Autor: Alex King Datum: To: exim-users CC: mark Betreff: [Exim] Debian Package
Speaking as a debian user, and an admin of quite a few debian systems,
I would not like to see mysql drivers compiled in to the standard
package. However I'm not so sure dynamically loaded libraries are the
way to go either. Would the extra code, complexity, and possible new
security problems be worth it? I suspect not.
Is it possible to have different exim packages, eg exim-tiny, exim and
exim-db, or is this discouraged by policy?
exim-tiny could have a very minimal set of directors, routers and
lookup types compiled in, and exim-db would have all possible drivers
in and the regular package could stay as it is.

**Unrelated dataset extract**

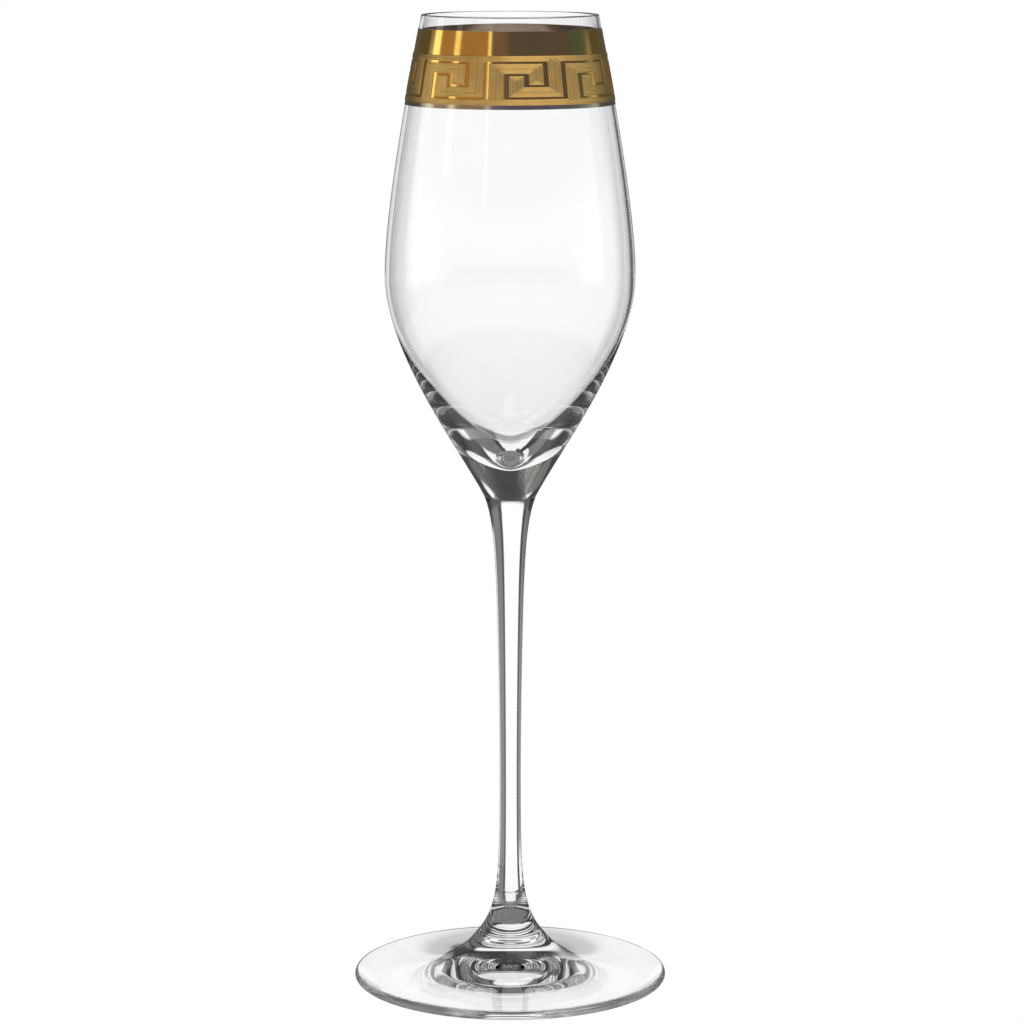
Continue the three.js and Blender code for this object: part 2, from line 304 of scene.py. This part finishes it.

Most of the systems I administer don't use any lookups at all except
for an lsearch for the aliases file. I would use a deb with only
lsearch compiled in if it were available, and I suspect this would do
for 90% of debian users too.
> I however want on-demand loading of modules from shared libraries for a
> different reason.
>
> As the maintainer of the debian package of exim I get a lot of mails asking
> me to compile in the mysql and/or pgsql lookup drivers (normally mysql - I
> don't know why it's more popular than pgsql but it does seem to be). I would
> like to; debian policy says that I should compile in all optional features
> unless there is an over-riding reason not to.
>
> In this case there is what I consider to be an over-riding reason not to:
> exim is a priority "important" package[1] and including those lookup drivers
> woudl bring two big databases, or at very least their client libraries, into
> important, which I don't want to do.
>
>
> [1] Definition is summarised as "The important packages are just a bare
> minimum of commonly-expected and necessary tools."